**The exercise:** Every line from the beginning of the records below up to the one holding "return np.concatenate([[0.0], np.cumsum(steps)])" should be quoted exactly; leave out the rest.

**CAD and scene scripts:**

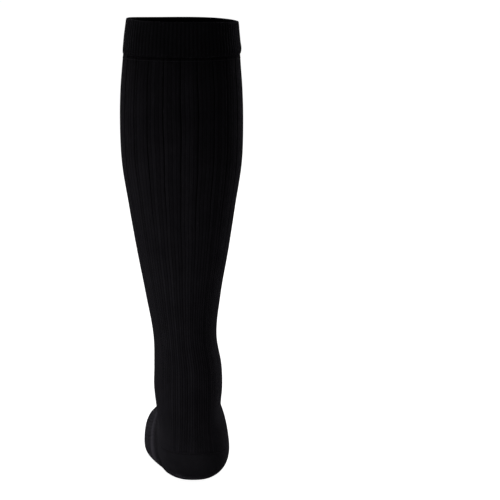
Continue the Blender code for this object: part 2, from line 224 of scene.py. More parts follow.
def course_numbers(points):
    """How many courses from the first row each row lies, and the first again at the loop's end."""
    steps = np.linalg.norm(np.roll(points, -1, axis=0) - points, axis=-1).mean(axis=1)
    return np.concatenate([[0.0], np.cumsum(steps)]) / COURSE


def add_node(tree, kind, inputs=None, **settings):
    """A shader node with its settings, and its inputs linked or set to values."""
    made = tree.nodes.new(kind)
    for name, value in settings.items():
        setattr(made, name, value)
    for name, value in (inputs or {}).items():
        if isinstance(value, bpy.types.NodeSocket):
            tree.links.new(value, made.inputs[name])
        else:
            made.inputs[name].default_value = value
    return made


def new_group(name, inputs, outputs):
    """An empty shader node group with (kind, name, value) inputs and (kind, name) outputs."""
    group = bpy.data.node_groups.new(name, "ShaderNodeTree")
    for kind, label, value in inputs:
        socket = group.interface.new_socket(label, in_out="INPUT", socket_type="NodeSocket" + kind)
        if value is not None:
            socket.default_value = value
    for kind, label in outputs:
        group.interface.new_socket(label, in_out="OUTPUT", socket_type="NodeSocket" + kind)
    return group, group.nodes.new("NodeGroupInput"), group.nodes.new("NodeGroupOutput")


STITCH_LEAN = 0.9              # how far the legs of a V stitch rise, in rows


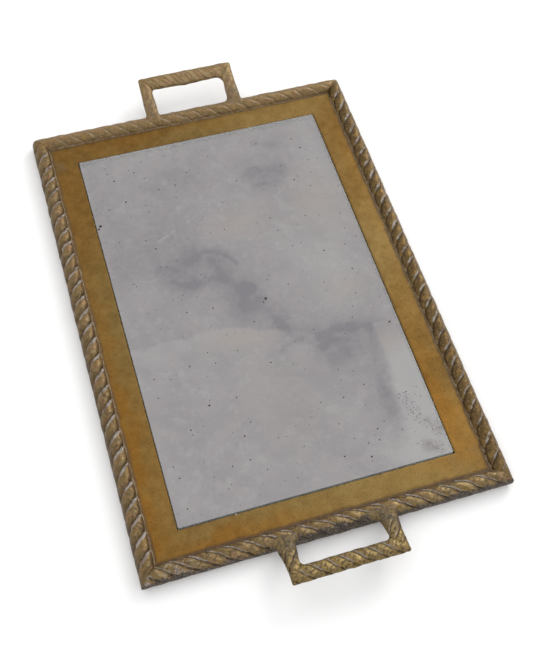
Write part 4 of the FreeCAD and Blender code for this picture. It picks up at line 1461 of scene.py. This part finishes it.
def make_floor():
    """A plain pale floor."""
    mesh = bpy.data.meshes.new("floor")
    corners = [(-1, -1), (1, -1), (1, 1), (-1, 1)]
    mesh.from_pydata([(x * FLOOR_HALF, y * FLOOR_HALF, 0) for x, y in corners], [], [(0, 1, 2, 3)])
    floor = bpy.data.objects.new("floor", mesh)
    bpy.context.scene.collection.objects.link(floor)
    n = Nodes("pale_floor", (0.93, 0.93, 0.93, 1))
    n.paint((0.90, 0.90, 0.90, 1), n.noise(400, 3))
    give(floor, n.surface(0.0, 0.8))


def make_light():
    """Soft grey surroundings and one large soft lamp from the right and behind."""
    world = bpy.data.worlds.new("studio")
    bpy.context.scene.world = world
    world.use_nodes = True
    sky = world.node_tree.nodes["Background"].inputs
    sky["Color"].default_value = (*[SKY_BRIGHTNESS] * 3, 1)
    sky["Strength"].default_value = 1.0
    lamp = bpy.data.lights.new("soft_lamp", "AREA")
    lamp.shape = "RECTANGLE"
    lamp.size = LAMP_SIZE
    lamp.size_y = LAMP_SIZE
    lamp.energy = LAMP_WATTS
    lamp.color = (1.0, 0.98, 0.95)
    holder = bpy.data.objects.new("soft_lamp", lamp)
    bpy.context.scene.collection.objects.link(holder)
    holder.location = LAMP_DIRECTION * LAMP_DISTANCE
    holder.rotation_euler = LAMP_DIRECTION.to_track_quat("Z", "Y").to_euler()


def make_camera():
    """Above the near left corner, looking down at the mirror."""
    forward = CAMERA_AIM.normalized()
    level = forward.cross(Vector((0, 0, 1))).normalized()
    upright = level.cross(forward)
    right = level * math.cos(CAMERA_ROLL) + upright * math.sin(CAMERA_ROLL)
    up = right.cross(forward)
    lens = bpy.data.cameras.new("camera")
    lens.lens = CAMERA_LENS_MM
    lens.sensor_fit = "AUTO"
    lens.sensor_width = 36
    camera = bpy.data.objects.new("camera", lens)
    bpy.context.scene.collection.objects.link(camera)
    turn = Matrix((right, up, -forward)).transposed().to_4x4()
    camera.matrix_world = Matrix.Translation(CAMERA_PLACE) @ turn
    bpy.context.scene.camera = camera


make_floor()
make_light()
make_camera()
bpy.context.scene.view_settings.view_transform = "Standard"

**The response:**
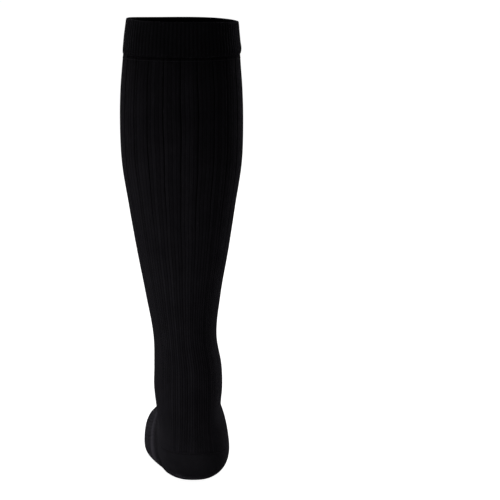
Continue the Blender code for this object: part 2, from line 224 of scene.py. More parts follow.
def course_numbers(points):
    """How many courses from the first row each row lies, and the first again at the loop's end."""
    steps = np.linalg.norm(np.roll(points, -1, axis=0) - points, axis=-1).mean(axis=1)
    return np.concatenate([[0.0], np.cumsum(steps)]) / COURSE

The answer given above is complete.